A compelling investment has some distinguishing characteristic that cannot readily be appropriated by competitors: it has a moat. WalMart may have a moat in its outrageous buying power or global product procurement program, which sets is apart from stores trying to make $0.20 on a $2 bag of sugar. Well, that's a bad example: sugar is often sold below cost to get people in the door for the rest of their groceries, meaning that vendors risk losing a few dimes on the sugar to get your business for wine, wrapping paper, bread, butter, fresh chicken (or, God forbid, frozen dinners), and all the spices that make your cooking palatable. WalMart puts all this stuff on its shelves cheaper so that when it sells at cutthroat prices it makes a bigger profit, allowing it to choke down on prices until competitors turn blue and expire, at which point prices can be re-inflated to a level that's tolerable to the market but frightens off would-be competitors (who can make more money risking their capital elsewhere).

And Dell? Dell is in head-to-head competition with HP which can buy all the exact same components at the exact same prices, and uses the exact same shipping companies to give customers their purchases.
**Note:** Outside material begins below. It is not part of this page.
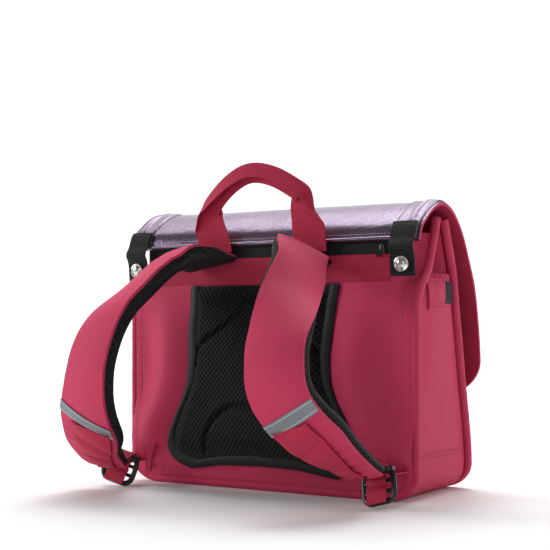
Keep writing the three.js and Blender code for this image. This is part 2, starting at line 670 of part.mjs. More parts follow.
// A press stud in the fold at the top of each side.
function gussetStud() {
  const z = SIDE_TOP - STUD_DOWN;
  const [from, to] = span(z);
  const seat = read(FOLD, "across", "deep", 0.5 - (STUD.radius + 3 * GAP) / (to - from));
  const deep = (height) => SINK * read(SIDE_PROFILE, "up", "sink", height / SIDE_TOP);
  const lean = Math.atan((deep(z + STUD.radius) - deep(z - STUD.radius)) / 2 / STUD.radius);
  return stud(STUD.radius, STUD.height).rotateZ(-Math.PI / 2).rotateY(-lean)
    .translate(WIDTH / 2 - deep(z) * seat + 2 * GAP, (from + to) / 2, z);
}

// Straps: a point by the share of the way along, across from the inner edge (-1) to the outer (1),
// and off the outer face, positive inwards.
const strapAt = (row) => vec(
  mix(STRAP_ROOT.x, TIP_X, row.out),
  BACK - GAP - WEBBING - GAP - row.reach * STRAP_REACH,
  row.up * STRAP_ROOT.z,
);
const strapCurve = (lift) => new THREE.CatmullRomCurve3(STRAP_COURSE.map((row) =>
  strapAt(row).add(vec(0, 0, lift * smooth(row.out, 0.55, 1)))), false, "centripetal");
const STRAPS = { [LIFT.right]: strapCurve(LIFT.right), [LIFT.left]: strapCurve(LIFT.left) };
const STRAP_ALONG = STRAP_COURSE.map((row, i) => ({ ...row, along: i / (STRAP_COURSE.length - 1) }));

function strapFrame(t, lift) {
  const curve = STRAPS[lift];
  const s = curve.getUtoTmapping(t);
  const along = curve.getTangentAt(t);
  const across = vec(1, 0, 0).addScaledVector(along, -along.x).normalize();
  const inward = across.clone().cross(along).normalize();
  return {
    at: curve.getPointAt(t),
    across,
    inward,
    half: STRAP_WIDTH / 2 * read(STRAP_ALONG, "along", "wide", s),
    thick: read(STRAP_ALONG, "along", "thick", s),
  };
}

function strapPoint(t, v, off, lift) {
  const f = strapFrame(t, lift);
  const depth = off(f.thick, v) + STRAP_CROWN * f.thick * v * v;
  return f.at.clone().addScaledVector(f.across, v * f.half).addScaledVector(f.inward, depth);
}

const STRAP_ROWS = STEPS(22);
const STRAP_COLS = [-1, -0.85, -0.45, 0, 0.45, 0.85, 1];
const coverFoot = (thick, v) => STRAP_COVER * thick * (1 - 0.45 * v * v);
const meshFoot = (thick, v) => coverFoot(thick, v) + GAP + STRAP_MESH * thick * (1 - 0.35 * v ** 4);

const STRAP_START = BACK - 2 * GAP - WEBBING; // the roots end flat against the band

function strapLayer(upper, lower, lift) {
  return cut(shell(
    grid(STRAP_ROWS, STRAP_COLS, (t, v) => strapPoint(t, v, upper, lift)),
    grid(STRAP_ROWS, STRAP_COLS, (t, v) => strapPoint(t, v, lower, lift)),
  ), behind(STRAP_START));
}

const tapeAt = (lift) => (lift === LIFT.right ? TAPE.right : TAPE.left);

function strapTape(lift) {
  const half = TAPE.tall / 2 / STRAPS[lift].getLength();
  const place = (off) => grid([-half, 0, half], STRAP_COLS.slice(1, -1), (d, v) =>
    strapPoint(tapeAt(lift) + d - TAPE.slant * v, v * 1.12, () => -off, lift));
  return shell(place(GAP + TAPE.thick), place(GAP));
}

// Webbing sewn on the strap, that ends at the lock's first bar.
function strapBand(lift) {
  const half = STRAP_BAND.width / STRAP_WIDTH;
  const rows = STEPS(9).map((t) => mix(tapeAt(lift) + STRAP_BAND.after, 1 - STRAP_BAND.short, t));
  const sides = STEPS(3).map((t) => 2 * t - 1);
  const onStrap = (off) => grid(rows, sides, (t, v) => strapPoint(t, STRAP_BAND.side + half * v, () => -off, lift));
  const atBar = (z) => sides.map((v) =>
    vec(v * STRAP_BAND.width / 2, -LOCK.length / 2 - GAP, z).applyMatrix4(lockFrame(lift)));
  return shell(
    [...onStrap(GAP + WEBBING), atBar(-WEBBING / 2)],
    [...onStrap(GAP), atBar(WEBBING / 2)],
  );
}

// Ladder lock: a moulded frame with four bars and three slots, the strap side first.
function lockPlate(lift) {
  const [w, l] = [LOCK.width / 2, LOCK.length / 2];
  const outline = new THREE.Shape([[-w, -l], [w, -l], [w, l], [-w, l]].map(([x, y]) => new THREE.Vector2(x, y)));
  const slot = (LOCK.length - 4 * LOCK.bar) / 3;
  for (let i = 0; i < 3; i++) {
    const low = -l + LOCK.bar + i * (slot + LOCK.bar);
    const inner = w - LOCK.wall;
    const hole = [[-inner, low], [-inner, low + slot], [inner, low + slot], [inner, low]];
    outline.holes.push(new THREE.Path(hole.map(([x, y]) => new THREE.Vector2(x, y))));
  }
  return new THREE.ExtrudeGeometry(outline, { depth: LOCK.thick, bevelEnabled: false })
    .translate(0, 0, -LOCK.thick / 2).applyMatrix4(lockFrame(lift));
}

// Puts a piece drawn in the lock's own plane, +Y towards the bag and +Z up, where the lock lies.
function lockFrame(lift) {
  const along = vec(ANCHOR.x - LOCK_AT.x, BACK - LOCK_AT.y, 0).setZ(LOCK_RISE * (BACK - LOCK_AT.y)).normalize();
  const across = along.clone().cross(vec(0, 0, 1)).normalize();
  const up = across.clone().cross(along);
  return new THREE.Matrix4().makeBasis(across, along, up).setPosition(LOCK_AT.x, LOCK_AT.y, LOCK_AT.z + lift);
}

// Webbing from the bag's corner under the lock, up through it, over a bar and down to its tail.
function lowerBand(lift) {
  const half = LOCK.thick / 2;
  const bar = LOCK.bar / 2;
  const pitch = (LOCK.length - LOCK.bar) / 3;
  const middle = pitch / 2;
  const under = -half - GAP - WEBBING;
  const over = half + GAP + WEBBING;
  const anchor = Math.hypot(ANCHOR.x - LOCK_AT.x, BACK - LOCK_AT.y);
  const path = [
    [anchor, under * 0.2], [LOCK.length / 2 + LOCK.bar, under], [middle + bar + GAP + 2 * WEBBING, under],
    [middle + bar + GAP + WEBBING, -half], [middle + bar + GAP + WEBBING, half], [middle, over],
    [middle - bar - GAP - WEBBING, half], [middle - bar - GAP - WEBBING, -half],
    [middle - pitch / 2 - WEBBING, under - 1], [middle - pitch - WEBBING, under - 2],
    [middle - LOWER_BAND.tail, under - 1],
  ];
  const ribbon = band(path, -LOWER_BAND.width / 2, LOWER_BAND.width / 2, WEBBING);
  return cut(ribbon.applyMatrix4(lockFrame(lift)), behind(ANCHOR_FACE - GAP));
}

const ANCHOR_FACE = BACK - SWELL * 0.3 - ANCHOR.thick;

function anchorTab() {
  const shape = new THREE.Shape([
    [ANCHOR.x + ANCHOR.out, ANCHOR.top], [ANCHOR.x - ANCHOR.side, ANCHOR.top],
    [ANCHOR.x - ANCHOR.foot, ANCHOR.low], [ANCHOR.x, ANCHOR.low],
  ].map(([x, z]) => new THREE.Vector2(x, z)));
  return cut(withIndex(new THREE.ExtrudeGeometry(shape, { depth: BACK - ANCHOR_FACE, bevelEnabled: false })
    .rotateX(Math.PI / 2).translate(0, BACK, 0)), OFF_BACK);
}

const HALF_ROWS = [0, 0.045, 0.09, 0.135, 0.18, 0.23, 0.28, 0.33, 0.38, 0.43, 0.475];
const HANDLE_ROWS = [...HALF_ROWS, ...HALF_ROWS.toReversed().map((t) => 1 - t)];

// Handle: webbing that rises from its two roots and is folded in half round the grip.
function handle() {
  const rows = [...HANDLE_COURSE, ...HANDLE_COURSE.slice(0, -1).toReversed().map((r) => ({ ...r, across: -r.across }))];
  const root = FLAP_START - 3 * GAP - BORDER_THICK;
  const curve = new THREE.CatmullRomCurve3(rows.map((r) => vec(
    FLAP_SHIFT + r.across * HANDLE.half,
    root - HANDLE.lean * r.lean,
    mix(HANDLE.root, HANDLE.top, r.up),
  )), false, "centripetal");
  const columns = rows.map((r, i) => ({ ...r, along: i / (rows.length - 1) }));
  const place = (side) => grid(HANDLE_ROWS, [-1, -0.5, 0, 0.5, 1], (t, v) => {
    const s = curve.getUtoTmapping(t);
    const wide = mix(HANDLE.grip, HANDLE.web, read(columns, "along", "wide", s)) / 2;
    const thick = HANDLE.grip_thick * read(columns, "along", "thick", s);
    const along = curve.getTangentAt(t);
    const face = vec(0, -1, 0).addScaledVector(along, along.y).normalize();
    const across = face.clone().cross(along);
    return curve.getPointAt(t).addScaledVector(across, v * wide)
      .addScaledVector(face, side ? thick * (1 - 0.5 * v * v) : 0);
  });
  return shell(place(true), place(false));
}

add("back_panel", shell(BACK_PANEL.face, BACK_PANEL.inside), PINK);
add("front_panel", shell(FRONT_FACE(0), FRONT_FACE(FRONT_PANEL)), PINK);
add("gusset", gusset(), PINK);
add("base_wrap", baseWrap(), PINK);
add("back_piping", rolledEdge(backEdge, 1), PINK);
add("front_piping", rolledEdge(frontEdge, -1), PINK);
add("front_pocket", frontPocket(), PINK);
addPair("side_pocket", sidePocket, PINK);
addPair("side_loop", () => onPocket(PATCH, WEBBING), PINK_BAND);
addPair("side_webbing", () => onPocket(SIDE_BAND, WEBBING), BLACK_BAND);
addPair("gusset_stud", gussetStud, SILVER);
add("top_band", bandOnBack(BAND_LOW, BAND_HIGH - GAP), PINK_BAND);
add("hinge_strip", bandOnBack(BAND_HIGH, STRIP_HIGH), BLACK_BAND);
add("zip_slider", zipSlider(), PLASTIC);
add("zip_pull", zipPull(), BLACK_BAND);
add("back_pad", backPad(), BLACK_MESH);
add("pad_binding", padBinding(), BLACK_BAND);
add("flap", flap(), LEATHERETTE);
addPair("flap_border", flapBorder, LEATHERETTE);
add("flap_welt", flapWelt(), LEATHERETTE);
addPair("flap_clasp", flapClasp, PLASTIC);
addPair("corner_tab", cornerTab, BLACK_BAND);
addPair("tab_snap", tabSnap, SILVER);
addPair("strap_cover", (lift) => strapLayer(() => 0, coverFoot, lift), PINK);
addPair("strap_mesh", (lift) => strapLayer((thick, v) => coverFoot(thick, v) + GAP, meshFoot, lift), BLACK_MESH);
addPair("strap_tape", strapTape, TAPE_GREY);
addPair("strap_webbing", strapBand, PINK_BAND);
addPair("ladder_lock", lockPlate, PLASTIC);
addPair("adjust_webbing", lowerBand, PINK_BAND);
addPair("anchor_tab", anchorTab, PINK);
add("handle", handle(), PINK_BAND);

export default bag;
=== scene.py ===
# School ransel seen from its carrying side: the cloth, webbing, mesh, leatherette and buckles.
import functools
import math

import bpy
import numpy as np
from mathutils import Matrix, Vector, noise


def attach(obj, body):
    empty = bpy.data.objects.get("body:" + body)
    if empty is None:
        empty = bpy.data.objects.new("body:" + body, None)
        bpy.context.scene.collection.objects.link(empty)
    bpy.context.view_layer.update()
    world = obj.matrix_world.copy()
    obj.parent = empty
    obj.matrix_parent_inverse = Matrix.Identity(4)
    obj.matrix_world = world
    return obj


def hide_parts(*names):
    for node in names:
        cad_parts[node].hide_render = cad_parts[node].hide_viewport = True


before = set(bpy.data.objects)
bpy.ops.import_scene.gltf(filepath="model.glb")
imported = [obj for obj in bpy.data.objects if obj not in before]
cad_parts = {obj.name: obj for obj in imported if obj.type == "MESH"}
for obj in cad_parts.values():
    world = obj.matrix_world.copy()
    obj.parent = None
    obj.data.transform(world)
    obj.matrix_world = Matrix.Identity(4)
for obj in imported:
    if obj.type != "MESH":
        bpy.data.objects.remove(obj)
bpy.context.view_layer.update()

MM = 0.001
NAMED = {1: "right", -1: "left"}

# Camera of the photograph: a level view from the wearer's right rear, horizon below the bag's top
CAMERA = {"at": (732.6, -1232.1, 192.5), "azimuth": 31.8, "lens": 80.0, "sensor": 36.0, "shift_y": 0.081}

# Body, in millimetres
WIDTH = 362
DEPTH = 150
SIDE_TOP = 302
CORNER = 28
CLOTH = 2
ROLL = 5.5
ROLL_OUT = 3.5
SINK = 24
GAP = 0.3
BACK = -DEPTH / 2
GUSSET_FLOOR = CLOTH + GAP
ROLL_LIFT = ROLL_OUT + ROLL - CLOTH - GAP
PANEL_HALF = WIDTH / 2 + ROLL_OUT - ROLL - GAP
PANEL_FLOOR = GUSSET_FLOOR - ROLL_OUT + ROLL_LIFT + ROLL + GAP
PANEL_THICK = 8

# Bands over the top of the back
BAND_HIGH = 262
BAND_LOW = 233
STRIP_HIGH = 276
BAND_END = 158
LEAN_FROM = 160
WEBBING = 1.5

# Bolsters of the back panel: height, and how far outside the pad's edge the crest and the foot lie;
# its seam is stitched this far inside its edge
SEAM_IN = 7
BOLSTER = {"high": 23.0, "crest": 27.0, "foot": 74.0, "under_pad": 0.58}

# Flap
FLAP_HALF = 190
FLAP_SHIFT = 4
FLAP = 5
FLAP_REAR = 276
FLAP_TOP = 320
FLAP_FRONT = 86
FLAP_END = 108
FLAP_CORNER = 38
BORDER = 29
CLASP = {"wide": 34, "high": 30, "thick": 4, "x": 95, "z": 135}
BORDER_EDGE = 2

# Back pad
PAD_TOP = 231
PAD_FOOT = 20
PAD_HALF = 127
PAD_THICK = 9
CHANNEL = 6
CHANNEL_HALF = 7
BINDING = 11

# Side pocket and base wrap
BASE_WRAP_TOP = 50
POCKET_TOP = 241
POCKET_SWELL = 5
PATCH = {"back": -44, "front": -9, "low": 203, "high": 237}
GATHER_PITCH = 7.5
SIDE_BAND = {"back": -8, "front": 20, "low": 210, "high": 234}

# Front pocket
FRONT_POCKET = {"half": 150, "low": 48, "high": 165, "face": 72}

# Straps
STRAP_WIDTH = 60
STRAP_COVER = 5.5
STRAP_MESH = 16
# Degrees that each strap's face turns outwards in its upper and lower half, and how far it spreads
STRAP_TURN = {"right": (60, 7), "left": (24, 12)}
STRAP_SPREAD = {"right": 0, "left": 8}
STRAP_CROWN = 3.5
STRAP_ROOT = (57, 261)
STRAP_REACH = 164
TIP_X = 166
TAPE = {"right": 0.73, "left": 0.766, "tall": 16, "slant": 0.013}
STRAP_BAND = {"width": 26, "full": 40, "after": 0.020, "to": 0.985, "side": -0.2}
LIFT = {"right": 9, "left": 0}
LOCK = {"width": 45, "length": 36, "thick": 5, "wall": 6.2, "bar": 4.4, "round": 10}
LOCK_AT = (168, -121, 11)
# The lock hangs nearly upright from the strap's end: its height, its width's direction and its length's
LOCK_HANG = {"right": 22, "left": 21, "across": (0.93, -0.15, 0.26), "down": (0.30, -0.28, -0.86)}
LOWER_BAND_WIDTH = 25
ANCHOR = {"x": 172, "top": 47, "side": 31, "foot": 12, "out": 4, "low": 16}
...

Dell is also in competition with the likes of Acer, which doesn't even have to pay US-based management US-level management salaries, much less pay local workers US rates for anything. And Dell can't charge more for most of its machines if it expects to sell any. It's stuck in a commodity trap. Even if Michael Dell manages to keep Dell in the black, the prospects for outsize profits seem pretty dismal. Check out Dell and WalMart against Hewlett-Packard over the period we're reviewing:

HPQ may not be an Apple, but it's got some competitive advantages (high-margin enterprise software and consulting businesses) Dell hasn't got any start on emulating. Over the period, it has at least not lost money. Maybe Michael Dell's rescue will be successful and Dell's future will be more reliably competitive in its commodity niche.

But why bother risking money for a result like that? The rest of the market hasn't.